Anonymous Monk has asked for the wisdom of the Perl Monks concerning the following question:

There is something I'm not understanding about the search engine. With the code and data below I get the first substitution made but not the second, i.e., the </INSERT-TOPIC> is not substituted for </TOPIC>. When I print out the match it matches "<CASE-STUDY(^>*)>". I thought the search engine started over at the beginning of the string and that the second match should be <CASE-STUDY.*?<\/CASE-STUDY><\/INSERT-TOPIC>. So I'm not misunderstood, of course I don't expect it to match the literal ".*?" and so forth but its equivalent data. Hope this makes sense.

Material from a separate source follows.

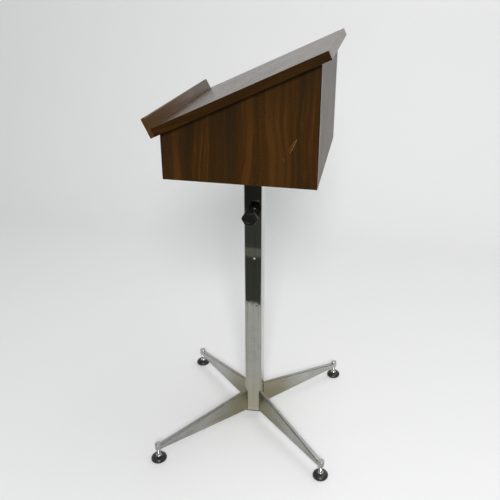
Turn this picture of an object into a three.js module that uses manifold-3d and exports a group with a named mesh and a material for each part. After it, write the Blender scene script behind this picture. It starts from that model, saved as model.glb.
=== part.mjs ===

if ($tmp_buffer =~ /^<CASE-STUDY/i) { $tmp_buffer =~ /<CASE-STUDY[^>]*><TOPIC-INFO><TITLE>([^<]*)<\/TITLE +>/i; my($xtitle) = $1; $tmp_buffer =~ s/<CASE-STUDY([^>]*)>/<TOPIC ID="" HEADING-LEVEL="1" +><TOPIC-INFO><TITLE>$xtitle<\/TITLE><\/TOPIC-INFO><CASE-STUDY$1>/i; $tmp_buffer =~ s/(<CASE-STUDY.*?<\/CASE-STUDY>)<\/INSERT-TOPIC>/$1< +\/TOPIC>/si; print "debug - $&\n"; }
<INSERT-TOPIC> <CASE-STUDY ID="1"><TOPIC-INFO><TITLE>Case Study</TITLE></TOPIC-INFO> <PARA>poop</PARA> </CASE-STUDY> </INSERT-TOPIC>

Replies are listed 'Best First'.
Re: Why doesn't the search engine start from scratch
by ikegami (Patriarch) on Jan 27, 2012 at 23:39 UTC
    • $tmp_buffer =~ /^<CASE-STUDY/ doesn't match. /m is needed to make "^" match at the start of a line.
    • The last regex pattern doesn't match because </CASE-STUDY></INSERT-TOPIC> doesn't exist in the input. There's a newline between the two tags.
    • You don't include the last substitution in your last print.
    if ($tmp_buffer =~ /^<CASE-STUDY/mi) { ^ | $tmp_buffer =~ /<CASE-STUDY[^>]*><TOPIC-INFO><TITLE>([^<]*)<\/TITLE +>/i; my($xtitle) = $1; $tmp_buffer =~ s/<CASE-STUDY([^>]*)>/<TOPIC ID="" HEADING-LEVEL="1" +><TOPIC-INFO><TITLE>$xtitle<\/TITLE><\/TOPIC-INFO><CASE-STUDY$1>/i; $tmp_buffer =~ s/(<CASE-STUDY.*?<\/CASE-STUDY>)\s*<\/INSERT-TOPIC>/ +$1<\/TOPIC>/si; ^^^ ||| print "debug - $tmp_buffer\n"; ^^^^^^^^^^^ ||||||||||| }